Comparison with HSMs. Hardware Security Modules certified under FIPS 140-2/3 Level 3 or 4 provide non-exportability guarantees enforced through physical tamper resistance evaluated by an accredited laboratory. They do not in general produce a remote attestation statement that a given public key was generated inside a specific codebase and is non-exportable. Certified HSMs rely on the evaluation process for trust; provable hardware wallets rely on cryptographic proof exportable to arbitrary verifiers.
Does It Exist Today?
Consumer hardware wallets do not implement remote attestation. Ledger devices use secure elements (ST33, SE050) and Trezor uses a microcontroller with firmware verification. These enforce physical resistance to extraction but do not produce attestation statements a remote party can verify independently.
Ledger. Ledger devices store private keys in a certified secure element (ST33 or SE050), satisfying Property 1. The firmware is partially proprietary: the BOLOS operating system and secure element code are not fully auditable, so Property 3 does not hold.

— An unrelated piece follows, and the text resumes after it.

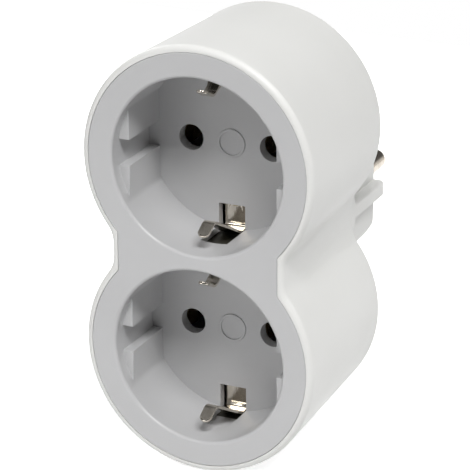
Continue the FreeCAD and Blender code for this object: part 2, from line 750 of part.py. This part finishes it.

Ledger does not implement remote attestation, so Property 2 does not hold either. The Ledger Recover feature (firmware 2.2.1, May 2023), which splits and transmits the seed off the device, demonstrates that non-exportability depends on Ledger’s firmware policy rather than on a verifiable cryptographic guarantee.
Trezor. Trezor devices (Model One and Model T) use a general-purpose microcontroller (STM32) and publish their full firmware as open source, satisfying Property 3. They do not use a hardware-isolated secure element, so the private key resides in standard flash memory. Physical access is sufficient to extract keys through fault injection or direct memory access, as demonstrated by Kraken Security Labs in 2020. Property 1 holds in practice, but Property 2 does not: there is no remote attestation and no silicon-level isolation. Trezor trades hardware isolation for software transparency, the inverse of Ledger’s tradeoff. Neither device satisfies all three properties.
TEE-based key management services are the closest existing realization of the concept. Turnkey uses AWS Nitro Enclaves with remote attestation: users can verify through a published attestation chain that their keys are managed by a specific, versioned codebase running inside a genuine Nitro Enclave. Lit Protocol uses TEE-based nodes and publishes attestation data allowing independent verification. These systems target programmable, server-side key management rather than the user-held model of a hardware wallet, but the underlying cryptographic construction implements the proposed scheme.
No consumer-grade, self-custodal product currently combines all three required properties: key generation inside a TEE, remote attestation exported to the user, and open-source auditable enclave code. The technical components exist; the integrated product does not.
Conclusion
A provable hardware wallet is a system that generates a private key inside a Trusted Execution Environment and produces a remote attestation report allowing any third party to verify that the key was generated by auditable code inside genuine hardware. The claim “this key is only on hardware” becomes a verifiable cryptographic statement rather than a trust assumption about the manufacturer.
The required primitives are available today: remote attestation in Intel SGX, AMD SEV-SNP, and AWS Nitro Enclaves; open-source enclave frameworks; and the IETF RATS attestation verification standard. TEE-based key services such as Turnkey and Lit Protocol implement this model for server-side custody. The gap is in consumer self-custody products, where the hardware wallet market has not adopted remote attestation. Closing this gap would replace trust-in-manufacturer with trust-in-hardware-and-verifiable-code, a meaningful and achievable improvement for users who require strong, auditable guarantees about key custody.